Über das Reisen: von Reiselust zu Reisefrust
Ich mag es gar nicht gerne zugeben, weil es so profan klingt, aber ich habe in den 90er Jahren vor allem deswegen Geographie studiert, weil ich die Welt erkunden wollte. Ich war fasziniert von berühmten Geographen und ihren Geschichten. Ich liebte alte Karten und hatte eine sehr romantische Vorstellung von Reisen vergangener Zeiten. Das im Laufe des Studiums die Faszination für Geoinformatik und Fernerkundung (Fotografie, Informatik und alte Landkarten) entstand und ich darin meinen Diplom-Abschluss machte, hätte ich mir am Anfang nicht vorstellen können.

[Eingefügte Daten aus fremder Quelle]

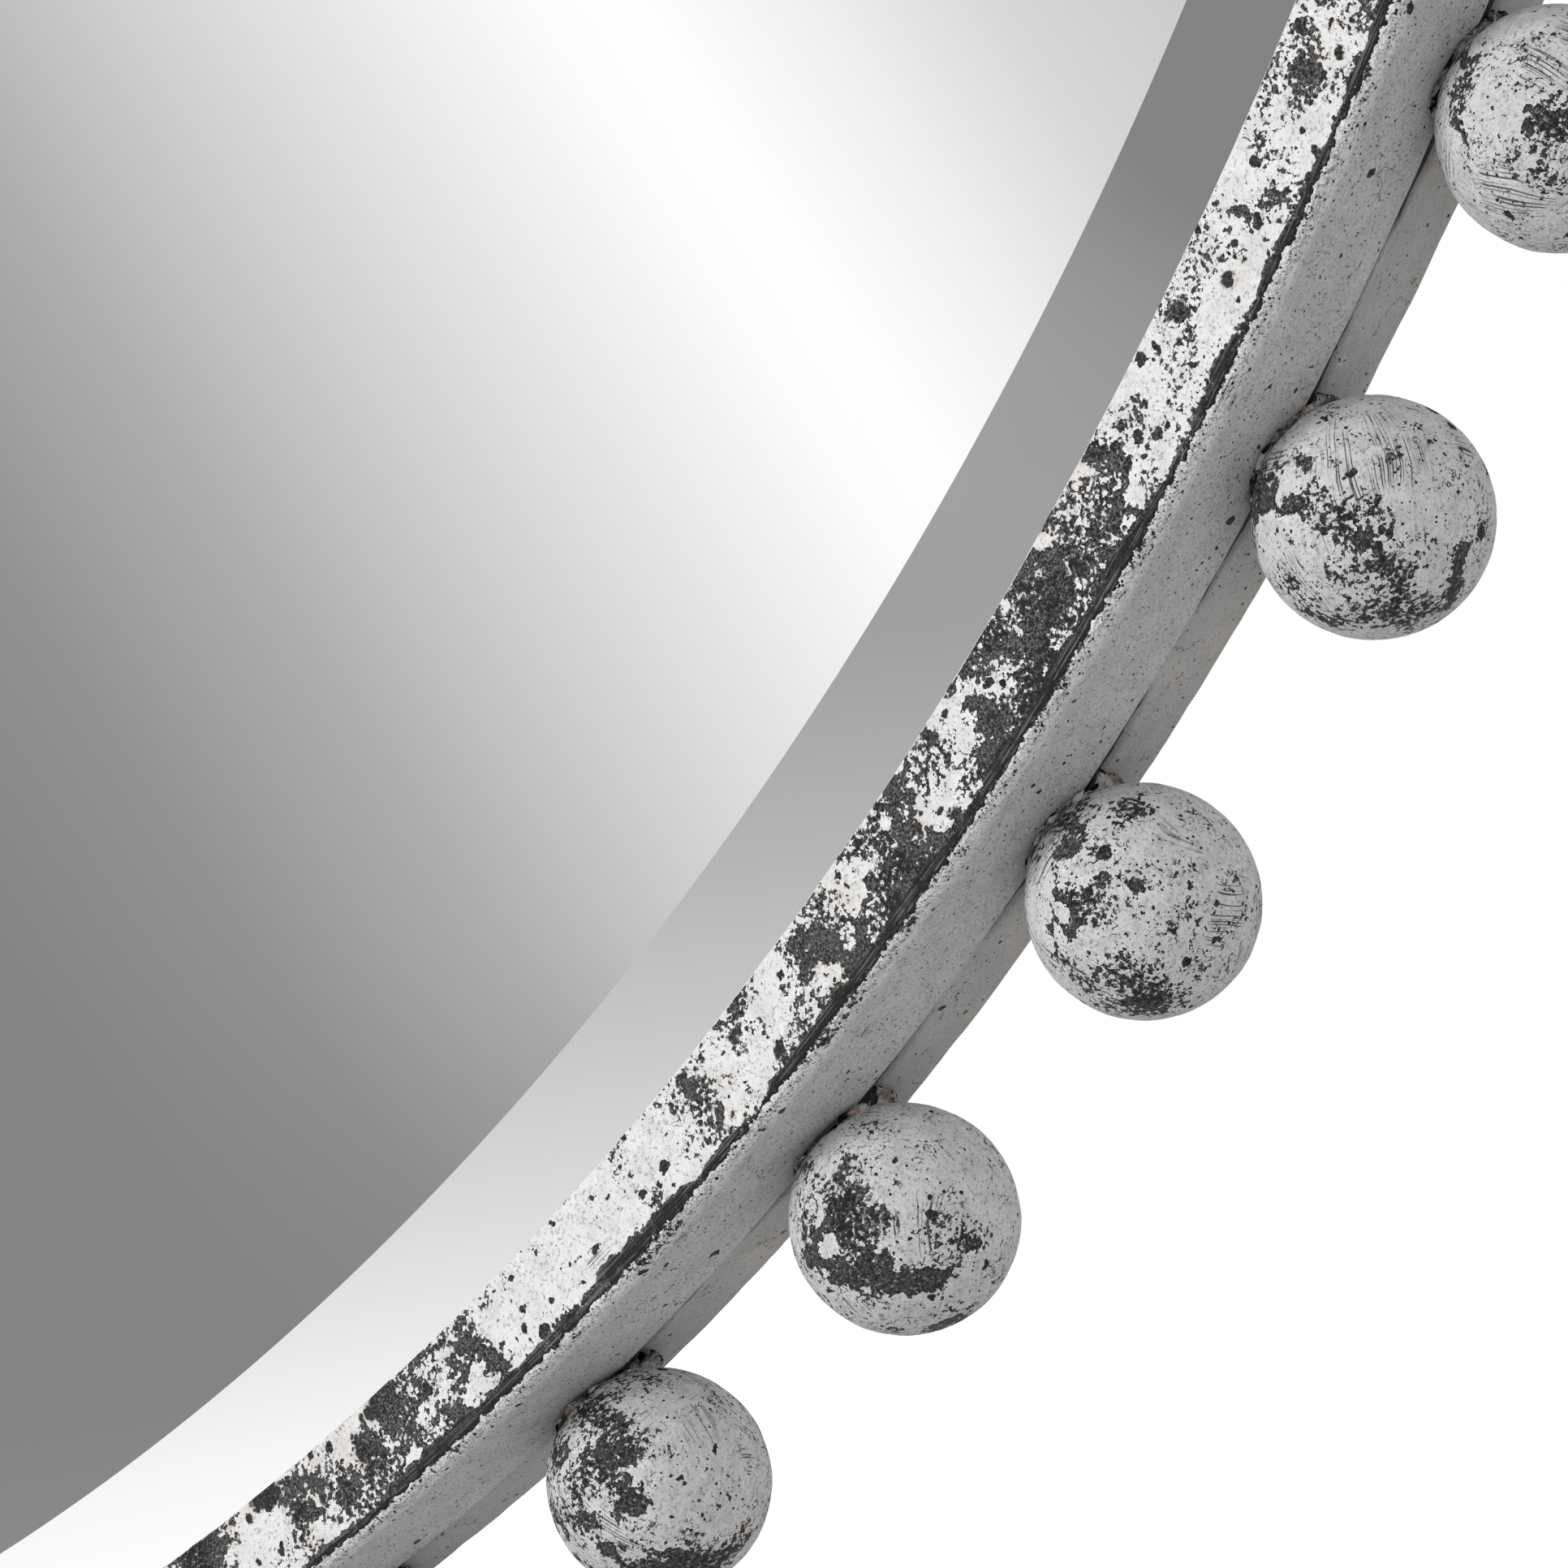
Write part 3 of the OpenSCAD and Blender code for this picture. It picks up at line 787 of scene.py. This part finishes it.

Ein Studium schien für mich das Tor zur Welt zu sein. Raus aus meiner miefigen Heimatstadt. Ich war so verrückt, dass ich von meinem Bafög jeden Pfennig für die Reisen gespart habe. Schon als Kind und Jugendliche habe ich jede Gelegenheit genutzt, verreisen zu dürfen. Mit meinen Eltern bin ich nie in den Urlaub gefahren, aber ich hatte reisefreudige Großeltern bis ins hohe Alter, die mich mehrfach nach Bulgarien mitnahmen und die Möglichkeit, jedes Jahr ins Ferienlager zu fahren. Nach der Wende flog ich mit 14 Jahren das erste Mal ganz alleine nach Finnland zu einer Gastfamilie.
Damals wollte ich alles kennen lernen: Menschen, Kulturen, Landschaften. Ich hatte so eine Sehnsucht danach, die Welt zu erfahren, sodass ich wenig wählerisch alles annahm, was mir angeboten wurde. Ob es Exkursionen nach Südafrika, Spanien oder Neuseeland waren oder meine verkorkste mehrwöchige Fahrradtor durch Irland, die Billigbustour mit Rainbow-Tours nach Marokko, eine Motorradtour im Winter nach Schottland oder mein unrühmlicher Au pair Aufenthalt in England.
Als ich während meines Studiums meinen heutigen Partner kennen gelernte, war er von meiner Reiselust wenig angetan. Sein Spruch damals: „Kauf dir doch nen Bildband“. Nun, dass konnte er so oft wiederholen wie er wollte, am Ende ist er doch mitgekommen: nach Kanada und Neufundland, Westen der USA, Thailand, Dubai und mittlerweile halb Europa. Ja, ich/wir haben viel gesehen, wunderbare Orte und tolle Menschen kennen gelernt. Ich muss sicherlich nicht erwähnen, dass der Spruch mit dem Bildband sich erübrigte und wir heute noch von unseren Erlebnissen zehren. Und es gibt immer noch Regionen, wo ich unbedingt hinmöchte. Zum Beispiel Japan oder eine Fahrt mit der Transsibirischen Eisenbahn (die wohl schönste Reise meiner Großeltern) – am besten beides miteinander verbinden.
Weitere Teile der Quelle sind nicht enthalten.